NGC 6544 is a globular cluster of medium density, estimated value of 5 on a scale between 1 and 12. Its distance is estimated at 2900 parsecs (9450 light years) from the Sun, which in its position corresponds to a distance of 6100 parsecs from the center of the Milky Way and only 100 parsecs from the galactic plane, making it one of the closest globular clusters to the galactic plane known. Its small angular size, equal to just under 4' for the main body volume and corresponding to just 3.2 parsecs, makes it also one of the smaller globular clusters known.

NGC 6544 has a prograde orbit around the Milky Way, but its orbit is otherwise unusual, and it has a high proper motion. It is unclear whether it formed with the Milky Way or came from elsewhere. In 2021, a low-luminosity globular cluster, named VVV CL160, was discovered with a similar location, metallicity, and trajectory.

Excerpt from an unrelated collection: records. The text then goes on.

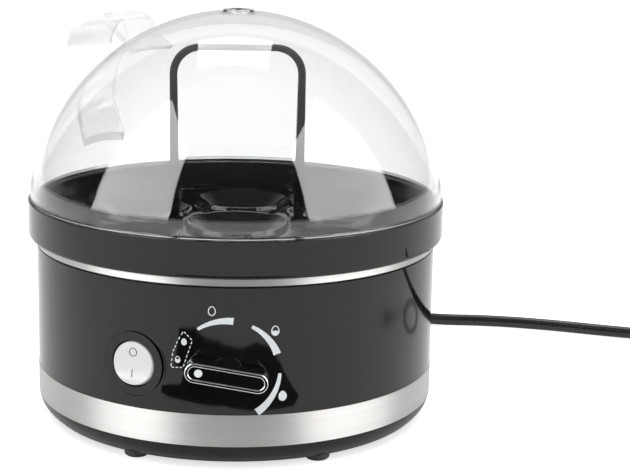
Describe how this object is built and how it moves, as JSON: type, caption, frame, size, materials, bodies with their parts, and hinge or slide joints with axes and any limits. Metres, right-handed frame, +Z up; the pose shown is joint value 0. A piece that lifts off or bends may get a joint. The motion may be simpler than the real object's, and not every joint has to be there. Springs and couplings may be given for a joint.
{
  "type": "egg cooker",
  "caption": "Round electric egg cooker with a clear domed lid, lift-out egg tray, steel-banded black base, front timer knob, rocker mains switch and mains cord",
  "frame": {"origin": "On the table plane, under the vertical axis of the appliance's round body", "axes": "+Z up, -Y towards the front with the timer knob, +X to the right seen from the front; the body is turned about Z"},
  "size_m": [0.386, 0.242, 0.1815],
  "materials": {
    "black_gloss": "glossy moulded black plastic",
    "black_satin": "satin moulded black plastic",
    "steel_satin": "circumferentially brushed stainless steel",
    "steel_inner": "plain stainless or zinc-plated steel",
    "chrome_trim": "bright chrome plating",
    "aluminium_cast": "die-cast or sheet aluminium",
    "brass_part": "plain brass",
    "rubber_black": "soft black rubber",
    "rubber_grey": "translucent grey silicone rubber",
    "cord_black": "smooth black flexible cord sheath",
    "clear_plastic": "clear smoke-free polycarbonate",
    "rocker_white": "translucent white plastic",
    "dot_white": "white plastic inlay",
    "board_green": "solder-masked circuit board",
    "part_blue": "moulded blue plastic component",
    "ceramic_white": "off-white heat-resistant insulator",
    "lead_brown": "brown lead insulation",
    "lead_blue": "blue lead insulation",
    "lead_white": "white heat-resistant lead insulation"
  },
  "bodies": {
    "base": {"base_pan": "black_satin", "base_screws": "steel_inner", "trim_band": "steel_satin", "housing_shell": "black_gloss", "upper_trim_ring": "steel_satin", "collar_ring": "black_gloss", "water_bowl": "steel_inner", "bowl_gasket": "rubber_grey", "heater_plate": "aluminium_cast", "heating_element": "steel_inner", "heat_shield": "aluminium_cast", "bowl_studs": "steel_inner", "stud_sleeves": "ceramic_white", "shield_nuts": "steel_inner", "temperature_sensor": "steel_inner", "sensor_bracket": "steel_inner", "thermal_fuse": "ceramic_white", "control_board": "board_green", "board_screws": "steel_inner", "potentiometer": "steel_inner", "relay": "part_blue", "capacitor": "black_gloss", "buzzer": "black_satin", "terminal_block": "ceramic_white", "cord_clamp": "black_satin", "clamp_screws": "steel_inner", "inner_cord": "cord_black", "switch_body": "black_gloss", "rocker_pin": "steel_inner", "switch_terminals": "brass_part", "cord_bush": "rubber_black", "cord_boot": "rubber_black", "cord_run": "cord_black", "cord_coil": "cord_black", "cord_tail": "cord_black", "plug_body": "rubber_black", "plug_pins": "chrome_trim", "plug_earth_strips": "brass_part", "lead_live": "lead_brown", "lead_neutral": "lead_blue", "lead_heater": "lead_white", "foot_front_left": "rubber_black", "foot_front_right": "rubber_black", "foot_rear_right": "rubber_black", "foot_rear_left": "rubber_black"},
    "egg_tray_set": {"egg_tray": "black_gloss", "tray_handle": "black_gloss"},
    "lid": {"lid_dome": "clear_plastic", "lid_handle": "clear_plastic"},
    "timer_knob": {"knob_body": "black_gloss", "knob_trim": "chrome_trim", "knob_dot": "dot_white", "timer_shaft": "steel_inner"},
    "mains_rocker": {"rocker": "rocker_white"}
  },
  "joints": [
    {"name": "egg_tray_lift", "type": "slide", "parent": "base", "child": "egg_tray_set", "axis": [0, 0, 1], "range_m": [0, 0.1]},
    {"name": "lid_lift", "type": "slide", "parent": "egg_tray_set", "child": "lid", "axis": [0, 0, 1], "range_m": [0, 0.12]},
    {"name": "timer_turn", "type": "hinge", "parent": "base", "child": "timer_knob", "pos_m": [0.001, -0.09, 0.0436], "axis": [0, 1, 0], "range_deg": [0, 228]},
    {"name": "rocker_tip", "type": "hinge", "parent": "base", "child": "mains_rocker", "pos_m": [-0.03692, -0.07811, 0.0436], "axis": [0.9041, -0.4274, 0], "range_deg": [0, 12]}
  ]
}
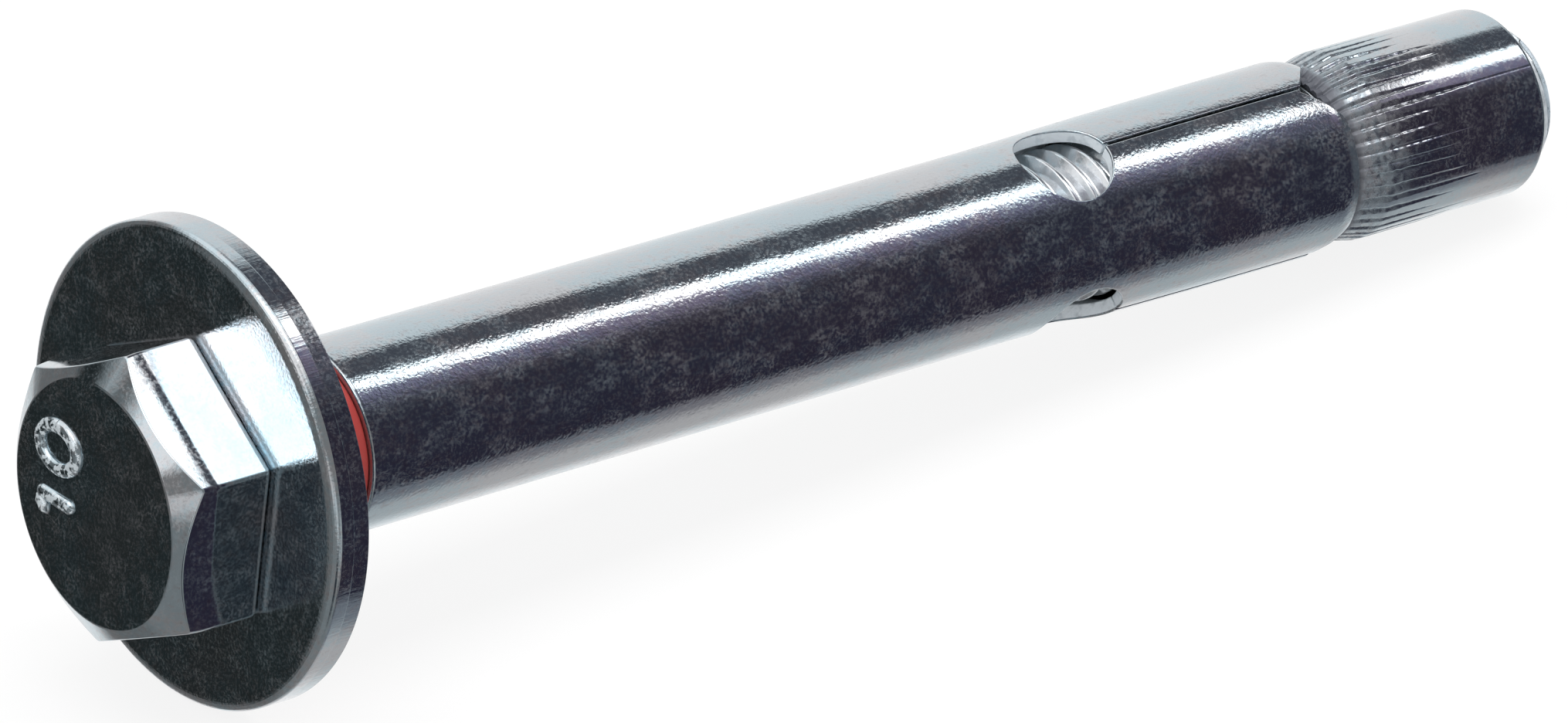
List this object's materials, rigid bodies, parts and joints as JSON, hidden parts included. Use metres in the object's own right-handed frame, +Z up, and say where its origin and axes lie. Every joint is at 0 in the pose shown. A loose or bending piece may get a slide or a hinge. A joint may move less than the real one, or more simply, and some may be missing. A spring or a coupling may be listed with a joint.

It may be associated with NGC 6544.

In 1999 a millisecond pulsar in a binary system was discovered within the cluster and cataloged as PSR J1807-2459. There are a few notable variable stars that part of NGC 6544; a 1993 study focused on the region around NGC 6544 has identified some variable stars, of which only one is found to belong in storage: it is a RR Lyrae variable with a period of 0.57 days.